2. Flatten Nested Data: The address element is nested within customer, so we need to extract street and city and map them as separate columns.
3. Write to Excel: You can use libraries in different programming languages to automate the conversion process. Here's an example using Python with the openpyxl library to generate the Excel file.
Solution 1: Using Python (with openpyxl)
1. Install Required Libraries:
To use Python for converting XML to Excel, you need the openpyxl library for writing Excel files and xml.etree.ElementTree (which is part of Python's standard library) for parsing the XML.
You can install openpyxl using pip if you don't have it installed:
bash
pip install openpyxl
2. Python Script to Convert XML to Excel:
python
import xml.etree.ElementTree as ET
from openpyxl import Workbook
# Parse the XML file
tree = ET.parse('customers.xml')
root = tree.getroot()
# Create a new Excel workbook and sheet
wb = Workbook()
ws = wb.active
ws.title = "Customers"
# Add headers to the Excel sheet
headers = ['ID', 'Name', 'Email', 'Street', 'City']
ws.append(headers)
# Loop through the customers and extract data
for customer in root.findall('customer'):
id = customer.find('id').text
name = customer.find('name').text
email = customer.find('email').text
street = customer.find('address/street').text
city = customer.find('address/city').text
# Write the customer data to a row in the sheet
ws.append([id, name, email, street, city])
# Save the Excel file
wb.save("customers.xlsx")
How the Script Works:
Parse the XML: The xml.etree.ElementTree module is used to parse the XML document.
Create a Workbook: We create a new Excel workbook using openpyxl.
Write Headers: We define the headers for the table (ID, Name, Email, Street, City).
Extract Data: The script extracts the required data from the XML file and writes each customer's information as a row in the Excel file.
Save the File: Finally, the workbook is saved as customers.xlsx.
Solution 2: Using Pandas (for Larger XML Files)
If you're dealing with larger XML files, pandas can be a very efficient library for handling XML-to-Excel conversion.
1. Install Required Libraries:
You need both pandas and openpyxl for this solution:
bash
pip install pandas openpyxl
2. Python Script Using Pandas:
python
import pandas as pd
# Read the XML file into a DataFrame
xml_data = pd.read_xml('customers.xml')
# Convert the DataFrame to Excel
xml_data.to_excel('customers.xlsx', index=False, engine='openpyxl')
Explanation:
Read XML into DataFrame: The pd.read_xml() function reads XML data into a pandas DataFrame.
Write to Excel: to_excel() converts the DataFrame into an Excel file, where each row corresponds to a customer.

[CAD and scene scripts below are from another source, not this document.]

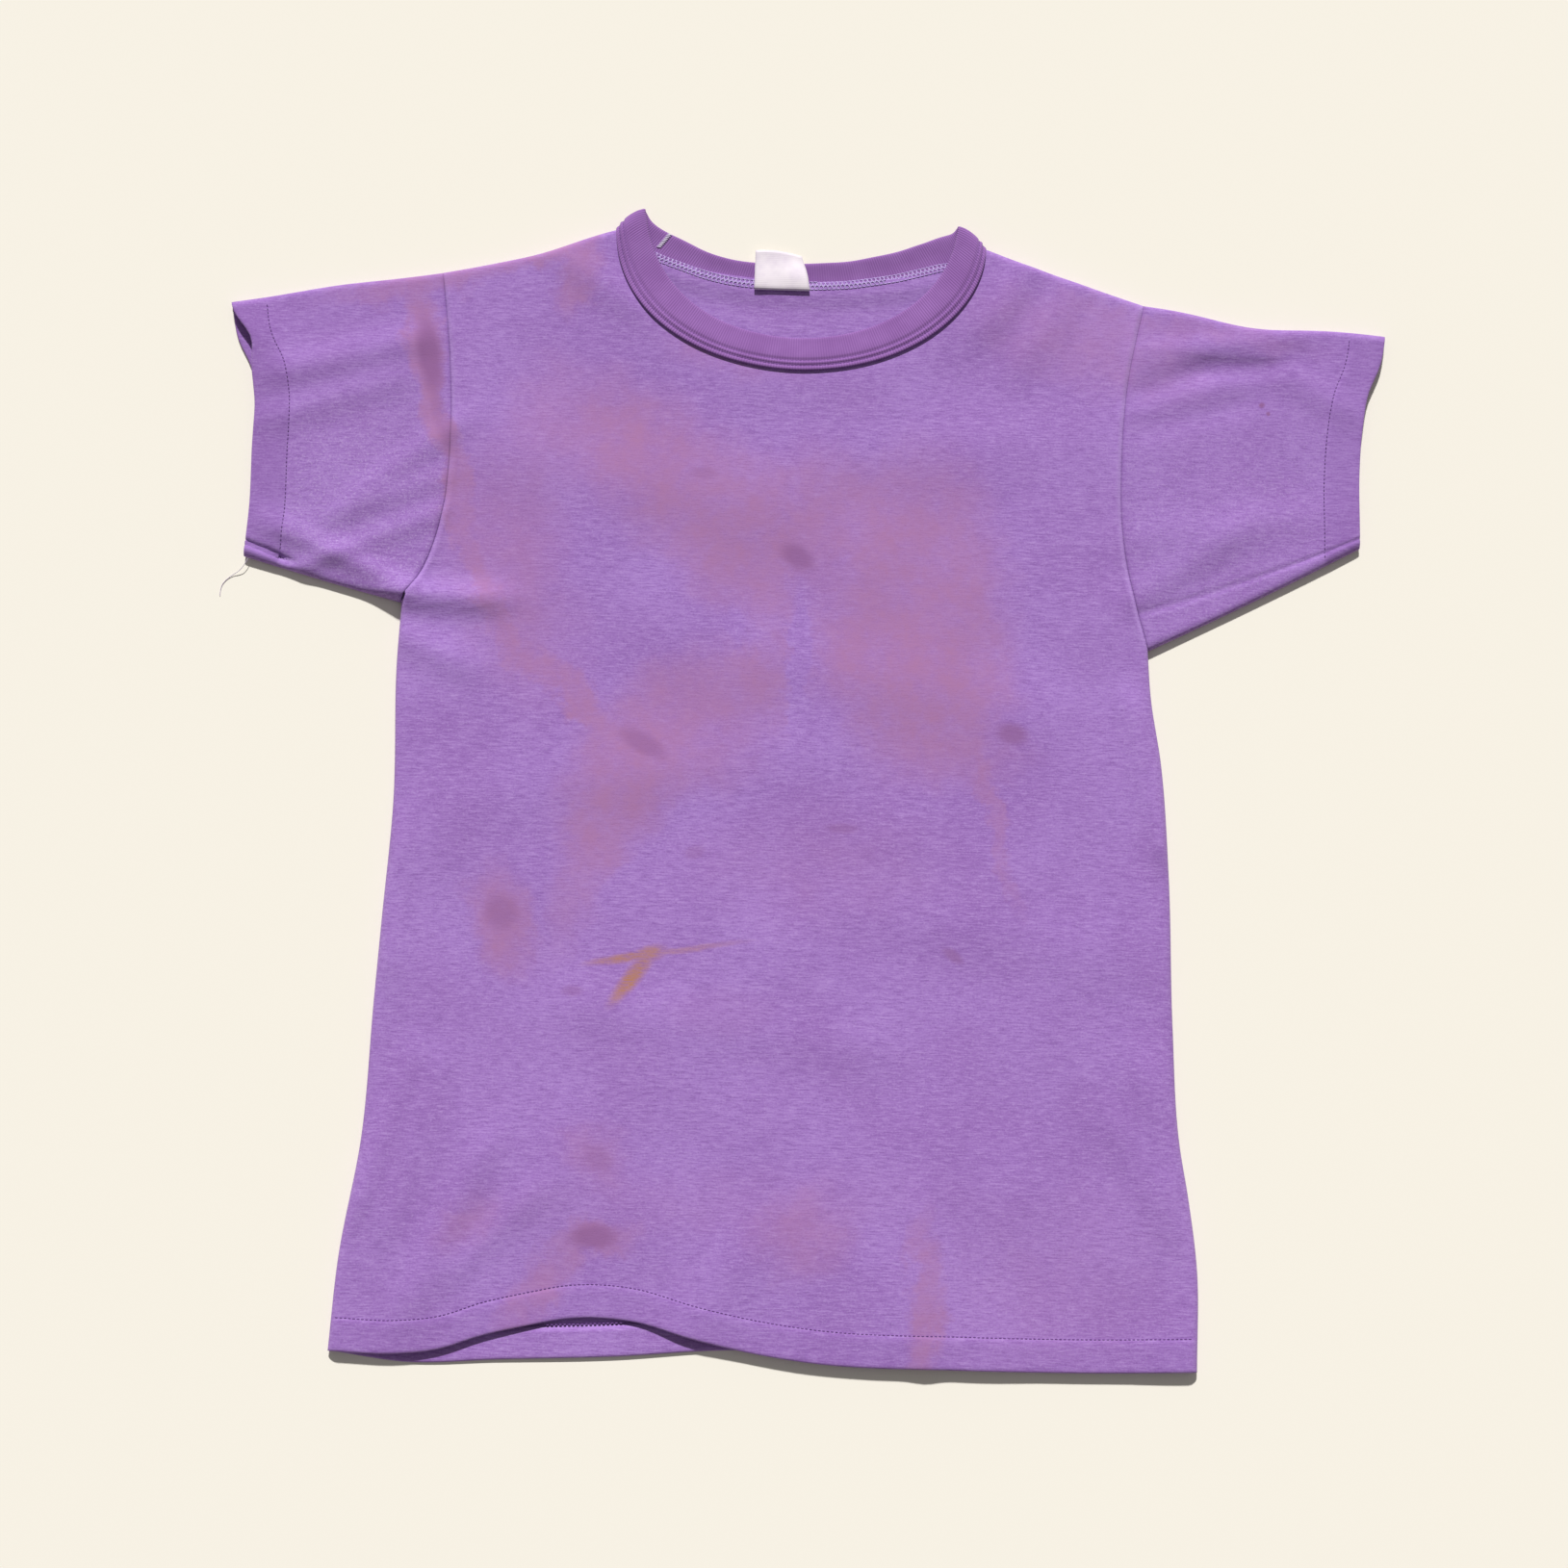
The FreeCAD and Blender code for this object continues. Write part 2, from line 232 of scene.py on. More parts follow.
def addNode(tree, kind, settings=None, values=None, links=None):
    # one shader node, with its properties, its sockets' values (a colour may be hex) and its links
    node = tree.nodes.new("ShaderNode" + kind)
    for key, value in (settings or {}).items():
        setattr(node, key, value)
    for key, value in {**(values or {}), **(links or {})}.items():
        if isinstance(value, bpy.types.NodeSocket):
            tree.links.new(value, node.inputs[key])
        else:
            node.inputs[key].default_value = linear(value) if isinstance(value, str) else value
    return node


def newMaterial(name, roughness, specular=0.2, sheen=0.0):
    material = bpy.data.materials.new(name)
    material.use_nodes = True
    shader = material.node_tree.nodes["Principled BSDF"]
    shader.inputs["Roughness"].default_value = roughness
    shader.inputs["Specular IOR Level"].default_value = specular
    shader.inputs["Sheen Weight"].default_value = sheen
    shader.inputs["Sheen Roughness"].default_value = 0.6
    return material, material.node_tree, shader


def addFloor():
    clearSelection()
    bpy.ops.mesh.primitive_plane_add(size=12)
    floor = bpy.context.object
    floor.name = "floor"
    # board in matt white wall paint, a little warm: no gloss, so it only shows the shadow
    material, _, shader = newMaterial("paintedBoard", 0.95, 0.1)
    shader.inputs["Base Color"].default_value = linear(light["floor"])
    floor.data.materials.append(material)


addCamera()
addLight()
addFloor()
bpy.context.scene.view_settings.view_transform = "Standard"
print("camera, light and floor ready")


# the shirt's outline, in millimetres; left and right are the wearer's, so right is at -X
bodyLow = boxMm("body_tube")[0]
ribLow, ribHigh = boxMm("neck_rib")
shoulderLineY = 337.0             # where the rib crosses the shoulder line
outline = {
    "cloth": 0.7,                 # thickness of one layer
    "rightEdge": [(-352, -260), (-300, -257.5), (-230, -248.5), (-150, -246.2), (-100, -244.5),
                  (-30, -242), (60, -245.2), (95, -244.5)],
    "leftEdge": [(-349, 244), (-290, 244), (-250, 239), (-220, 234), (-150, 229.8), (-60, 227.5),
                 (10, 222.6), (50, 216.5), (79, 214.5)],
    "rightArmhole": [(95, -244.5), (118, -232), (145, -224), (195, -220), (250, -223),
                     (310.5, -231)],
    "leftArmhole": [(79, 214.5), (112, 205.5), (142, 199.6), (200, 197.5), (255, 202),
                    (303, 211.5)],
    "shoulders": [(-231, 310.5), (-200, 317.5), (-165, 327), (-140, 337), (-122.5, 343)],
    "leftShoulder": [(112, 337), (135, 328.5), (165, 318.3), (190, 310), (211.5, 303)],
}
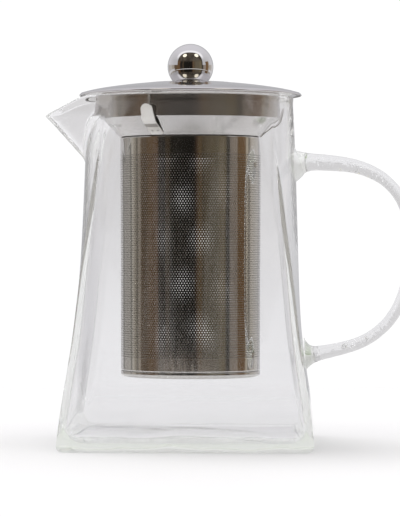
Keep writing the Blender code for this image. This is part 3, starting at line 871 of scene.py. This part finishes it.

Solution 3: Using Excel Directly (Manual Method)
For smaller datasets, you can manually convert XML data to Excel using Excel's built-in XML Import Wizard. Here's how:
Open Excel.
Go to Data → Get Data → From XML (or Get External Data in older versions of Excel).
Select your XML file and import it.
Excel will prompt you to map the XML schema to a table structure, and you can select how you want to organize the data.
Once imported, you can manipulate the data in Excel as you would with any other table.
Additional Tips:
Formatting: Once the data is in Excel, you can apply additional formatting such as font styling, cell borders, conditional formatting, and more to make the spreadsheet more presentable.
Complex XML Data: If your XML has more complex nested structures (e.g., multiple sub-elements), consider how to flatten those structures appropriately or split them into multiple sheets.
Automating Regular Tasks: If you regularly need to convert XML to Excel, automating the process with a script or scheduled task (using cron jobs or Windows Task Scheduler) can save time.
Summary:
Python (openpyxl or pandas) is the most flexible way to automate XML to Excel conversion, especially for large or complex XML files.
For manual conversion, Excel itself provides tools to import XML directly, though it's best suited for smaller, less-complex data.
Once the XML is converted to Excel, you can use Excel's built-in tools for further analysis or visualization.